Internally, you will need to gather key stakeholders, including marketers, IT staff, and legal counsel. They will play various roles in conceiving of how to use the gTLD, applying for the gTLD, and then implementing the plans. Because acquiring a gTLD is also a significant monetary investment, some brands will also need to bring members of the C-suite to the table, most likely the CMO, but also potentially the CEO, depending on the company.

Even though you've assembled an all-star squad of colleagues within your company, you are also going to have to bring in some outside partners for this undertaking. The fact is that your company has no experience operating a gTLD registry. But luckily, there are qualified partners to assist with preparing your application, handling any objections or string contention issues that may arise after you've submitted the application, handling all the technical functions of running the gTLD registry, and maintaining your ongoing relationship with ICANN.

As a brand owner, it is most likely the case that you already have a corporate registrar partner, and that partner may offer certain gTLD services like application preparation. While it may seem like an easy choice to stick with the registrar you know, it will be worth your time to look into other alternatives. Many registrars claim that they can handle all your gTLD needs, but upon a closer look, you will realize that they use a one-size-fits-all methodology instead of tailoring their services to your company's specific needs.

Playing offense
Once you have completed all the preparatory work and gathered your key players, it's time to launch your offensive. This means submitting your well-planned and carefully prepared application between Jan. 12 and April 12, 2012. In addition to writing the application and sending it over to ICANN, you have to prepare to respond to any objections or string contention issues that may arise around the gTLD you applied for.

Of course, all of this is going to require hefty sums of money.
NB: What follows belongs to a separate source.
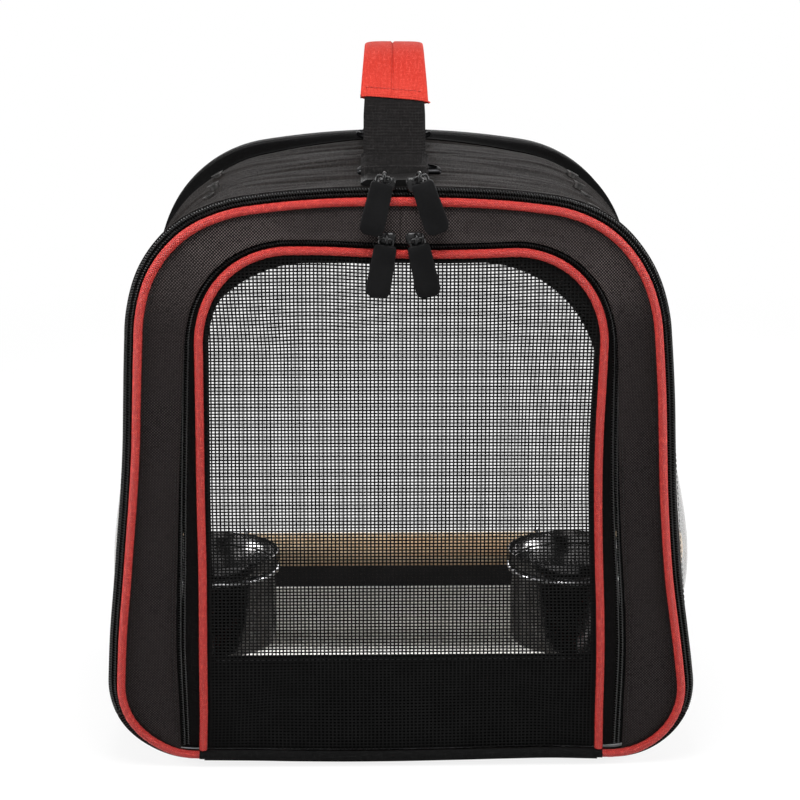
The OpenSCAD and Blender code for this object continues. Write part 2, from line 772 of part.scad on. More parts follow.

Beyond the $185,000 application fee, you will also have to provide a "Continuing Operations Instrument" by demonstrating that you have the equivalent of three years' worth of registry operating costs at your disposal -- roughly $150,000 to $350,000. That means that you have to either deposit that amount of cash into escrow, or provide a letter of credit in that amount.

If any objections arise, you will have to pay to respond to those objections. Fortunately, if you prevail, the fees will be refunded. But in the event that you and another applicant end up in a "contention set" and eventually in an auction, the price to stay in the game could soar.

Playing defense
Beyond just responding to any objections that other parties file against your gTLD application, you will also have to prepare yourself to object to any other applications that could pose a threat to your brand. As part of the new gTLD policy, trademark owners can file what is called a "legal rights objection" with the World Intellectual Property Organization (WIPO) if a gTLD that another party applies for infringes on your trademark.

You will also want to make sure to register your trademark in the Trademark Clearinghouse, one of the strongest trademark protection mechanisms brand owners can take advantage of to protect themselves against cybersquatting in second-level domains across new gTLDs.

According to predictions, more than 1,000 new gTLDs could go live within the next few years. In the same way that you protect your key brand terms across the existing gTLDs and country code domains, you will need to be sure to future-proof your brand by staking your claim in pertinent .brand, .category, and .aspirational term gTLDs to avoid brand dilution, customer confusion, or competitive disadvantage.